◆ **Instruction**
Every line from the beginning of the records below up to the one holding "FRONT_SUN_DIRECTION = (-0.12, 1.0, -0.62)" should be quoted exactly; leave out the rest.

◆ **Dataset content**

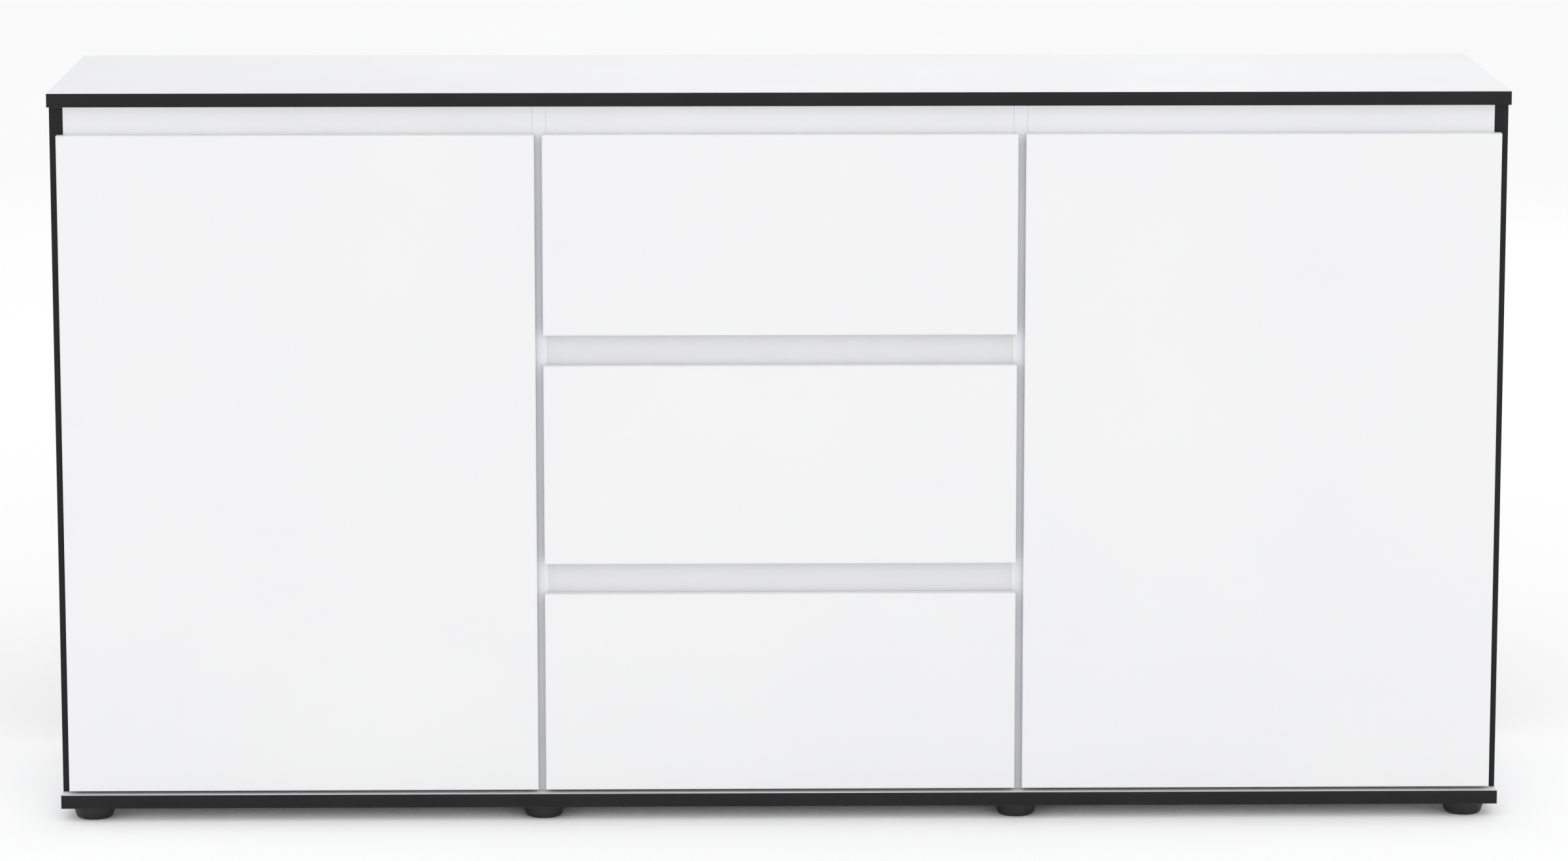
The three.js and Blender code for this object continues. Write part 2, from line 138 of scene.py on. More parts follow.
# Screws, and the nails in the back panels
SCREW_RADIUS = 3.6 * MM
NAIL_PITCH = 118 * MM
NAIL_INSET = 9 * MM
NAIL_SINK = 0.6 * MM
NAIL_RADIUS = 2.3 * MM
NAIL_PLAY = 0.3 * MM
NAIL_HEAD = [(0, 0), (NAIL_RADIUS, 0), (NAIL_RADIUS, 0.25 * MM), (NAIL_RADIUS - 0.25 * MM, 0.45 * MM),
             (0, 0.55 * MM)]

# Studio, with angles in degrees. A soft light has its place, its size and its power.
CAMERA_PLACE = (-0.095, -6.431, 1.505)
CAMERA_TILT = 90 - 9.69
CAMERA_TURN = -0.91
CAMERA_LENS = 131.7
SENSOR_WIDTH = 36.0
VIEW_END = 200.0
FLOOR_HALF = 40.0
FLOOR_THICKNESS = 0.05
LIGHT_AIM = (0, 0, 0.45)
ROOM_COLOUR = (0.99, 0.992, 1.0, 1.0)
ROOM_STRENGTH = 0.89
FRONT_SUN_DIRECTION = (-0.12, 1.0, -0.62)
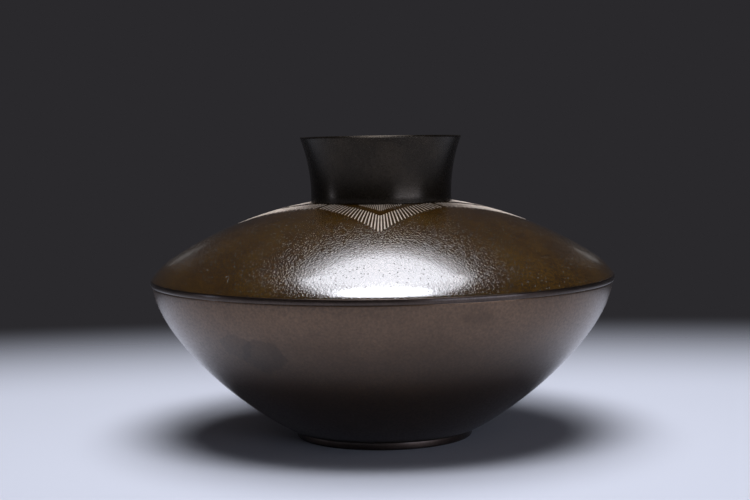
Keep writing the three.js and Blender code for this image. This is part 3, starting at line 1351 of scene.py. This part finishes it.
@dataclass
class Studio:
    """A plain pale floor, soft lamps and the camera at the photograph's angle."""

    camera_place: Place = (0.0, -1.050, 0.2056)
    lens: float = 77.53
    pitch: float = math.radians(4.613)
    roll: float = math.radians(0.885)
    pan: float = math.radians(0.250)
    floor_radius: float = 1.5
    floor_sides: int = 96
    floor_pale: str = "D2D5DE"
    floor_roughness: float = 0.8
    fade_centre: Place = (0.0, -0.2, 0.0)
    fade_shape: Place = (0.6, 1.0, 1.0)
    fade_start: float = 0.37
    fade_end: float = 0.83
    surround: str = "2A292C"

    softboxes: tuple[Softbox, ...] = (
        Softbox("overhead_softbox", LampShape.ELLIPSE,
                (0.02, 0.02, 1.44), (0.02, 0.56, 0.16), 1.11, 1.66, 3.75, "F4F6FF"),
        Softbox("rear_softbox", LampShape.ELLIPSE,
                (0.02, 0.45, 1.66), (0.02, 0.99, 0.38), 1.20, 1.40, 1.0, "F4F6FF"),
        Softbox("key_softbox", LampShape.ELLIPSE,
                (0.01, -0.42, 1.20), (0.01, 0.0, 0.12), 0.64, 0.34, 11.5, "F4F6FF"),
        Softbox("right_window", LampShape.RECTANGLE,
                (1.22, -1.02, 0.95), (0.0, 0.0, 0.13), 0.9, 0.35, 0.8, "E8EEFF"),
        Softbox("low_strip_right", LampShape.RECTANGLE,
                (1.11, -1.15, 0.19), (0.0, 0.0, 0.17), 1.25, 0.30, 4.6, "DDE6FF"),
        Softbox("low_strip_left", LampShape.RECTANGLE,
                (-1.55, -0.10, 0.17), (0.0, 0.0, 0.17), 0.14, 0.26, 5.0, "DDE6FF"),
        Softbox("rear_glow_left", LampShape.RECTANGLE,
                (-0.95, 2.8, 0.68), (0.0, 0.0, 0.12), 0.16, 0.30, 0.25),
        Softbox("rear_glow_right", LampShape.RECTANGLE,
                (1.05, 2.8, 0.68), (0.0, 0.0, 0.12), 0.16, 0.30, 0.35),
    )

    def floor_material(self) -> bpy.types.Material:
        """Paint that fades out to nothing in an oval round the vase.

        Returns:
            The material.
        """
        material = bpy.data.materials.new("matt_painted_board_pale")
        tree = empty_tree(material)
        place = add_node(tree, "TexCoord", output="Object")
        away = distance_from(tree, place, self.fade_centre, self.fade_shape)
        fade = add_node(tree, "MapRange", {
            "Value": away, "From Min": self.fade_start, "From Max": self.fade_end,
        }, **SOFT_STEP)
        board = add_node(tree, "BsdfPrincipled", {
            "Base Color": linear(self.floor_pale), "Roughness": self.floor_roughness,
        })
        clear = add_node(tree, "BsdfTransparent")
        shader = add_node(tree, "MixShader", {0: fade, 1: board, 2: clear})
        add_node(tree, "OutputMaterial", {"Surface": shader})
        return material

    def floor(self) -> None:
        """Lay the floor: pale round the vase, fading out into the surround."""
        clear_selection()
        bpy.ops.mesh.primitive_circle_add(
            vertices=self.floor_sides, radius=self.floor_radius, fill_type="NGON",
        )
        floor = bpy.context.object
        floor.name = floor.data.name = "floor"
        floor.data.materials.append(self.floor_material())

    def world(self) -> None:
        """Surround the scene with an even, dim grey."""
        world = bpy.data.worlds.new("studio_surround")
        bpy.context.scene.world = world
        tree = empty_tree(world)
        surround = add_node(tree, "Background", {"Color": linear(self.surround), "Strength": 1.0})
        add_node(tree, "OutputWorld", {"Surface": surround})

    def camera(self) -> None:
        """Stand the camera where the photograph was taken from."""
        view = bpy.data.cameras.new("view")
        view.lens = self.lens
        holder = bpy.data.objects.new("view", view)
        bpy.context.scene.collection.objects.link(holder)
        level = Matrix.Rotation(QUARTER - self.pitch, 4, "X")
        holder.matrix_world = (
            Matrix.Translation(self.camera_place) @ Matrix.Rotation(self.pan, 4, "Z") @ level
            @ Matrix.Rotation(-self.roll, 4, "Z")
        )
        bpy.context.scene.camera = holder

    def build(self) -> None:
        """Set up the floor, the surround, the lamps and the camera."""
        self.floor()
        self.world()
        for softbox in self.softboxes:
            softbox.hang()
        self.camera()
        bpy.context.scene.view_settings.view_transform = "Standard"


def report(pieces: Iterable[Piece]) -> None:
    """Log each piece with its number of faces."""
    for piece in pieces:
        log.info("%s: %d faces", piece.name, len(piece.data.polygons))


def main() -> None:
    """Build the studio and the vase's sub-assemblies."""
    logging.basicConfig(level=logging.INFO, format="%(name)s: %(message)s")
    Studio().build()
    form = VaseForm.measured()
    for assembly in (Bowl(form), SeamRing(form), Shoulder(form), Collar(form), Foot(form)):
        report(assembly.build())
    bpy.context.view_layer.update()


if __name__ == "__main__":
    main()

◆ **Solution for this problem**
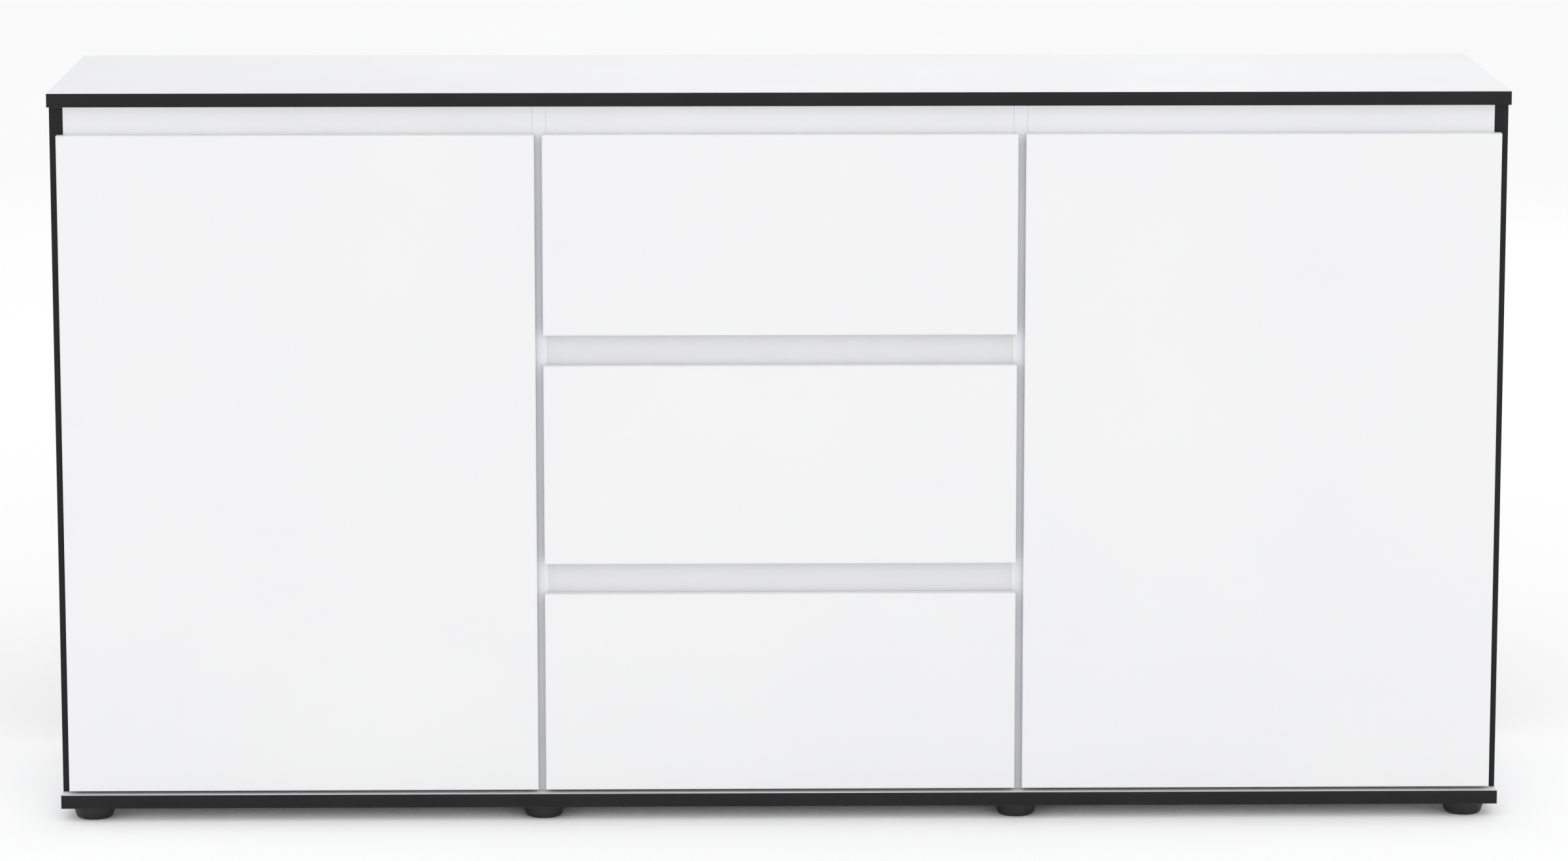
The three.js and Blender code for this object continues. Write part 2, from line 138 of scene.py on. More parts follow.
# Screws, and the nails in the back panels
SCREW_RADIUS = 3.6 * MM
NAIL_PITCH = 118 * MM
NAIL_INSET = 9 * MM
NAIL_SINK = 0.6 * MM
NAIL_RADIUS = 2.3 * MM
NAIL_PLAY = 0.3 * MM
NAIL_HEAD = [(0, 0), (NAIL_RADIUS, 0), (NAIL_RADIUS, 0.25 * MM), (NAIL_RADIUS - 0.25 * MM, 0.45 * MM),
             (0, 0.55 * MM)]

# Studio, with angles in degrees. A soft light has its place, its size and its power.
CAMERA_PLACE = (-0.095, -6.431, 1.505)
CAMERA_TILT = 90 - 9.69
CAMERA_TURN = -0.91
CAMERA_LENS = 131.7
SENSOR_WIDTH = 36.0
VIEW_END = 200.0
FLOOR_HALF = 40.0
FLOOR_THICKNESS = 0.05
LIGHT_AIM = (0, 0, 0.45)
ROOM_COLOUR = (0.99, 0.992, 1.0, 1.0)
ROOM_STRENGTH = 0.89
FRONT_SUN_DIRECTION = (-0.12, 1.0, -0.62)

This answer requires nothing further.